The number of severely poor people has doubled since the beginning of the economic slump in 2008, according to Caritas, a global charity run by the Catholic Church, in its 2012 annual report published on Thursday.
More than 6% of Spain's population, or around 3 million people, lived on €307 a month or less last year, Caritas said.
Even while INE data confirms this to be a known fact, Spain's Finance Minister denies that salaries are falling .
The top 20% most wealthy in Spain were 7.5 times richer than the bottom 20%, the deepest divide in Europe, Caritas said.
Meanwhile, the number of millionaires in Spain rose to 402 last year, up 13% from a year earlier, according to Credit Suisse's report on global wealth, published on Wednesday.
Spain's economy has shrunk by around 7.5% since a property bubble burst in 2008, leaving millions of low-skilled labourers out of work while the government slashed spending on health, education and some social services and raised taxes to tame a soaring public deficit.
"The report paints a picture of a more fractured, more divided society, where the so-called middle class is disappearing and a minority has access to wealth, goods and services while the majority sits outside," said Sebastian Mora, the secretary general for Caritas in Spain.
Austerity measures have sparked protests but none big enough to destabilise the government.

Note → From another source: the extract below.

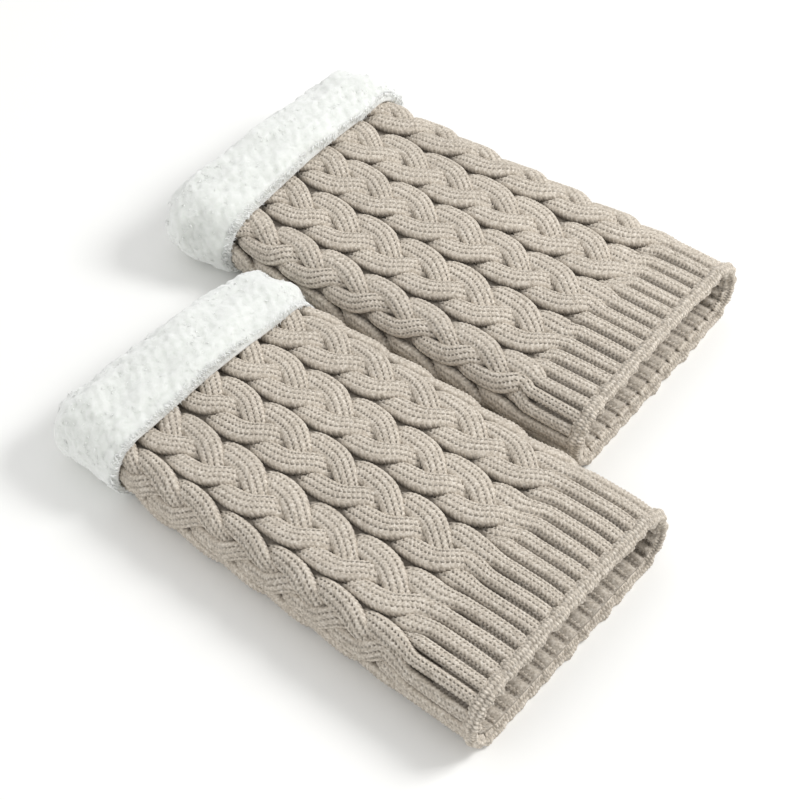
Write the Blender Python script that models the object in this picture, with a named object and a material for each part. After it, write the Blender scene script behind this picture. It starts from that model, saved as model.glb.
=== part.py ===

Spain had the 2nd highest unemployment rate in Europe in August at 26.2%, just behind Greece, according to official EU data, and has yo-yoed in and out of recession for 5 years. Close to 2 million families depend on state pensions, jobless benefits and other state funds to survive.
The economy is expected to have returned to growth in Q3 but economists are concerned the recovery is based on strong exports which will take years to trickle down to the battered domestic economy.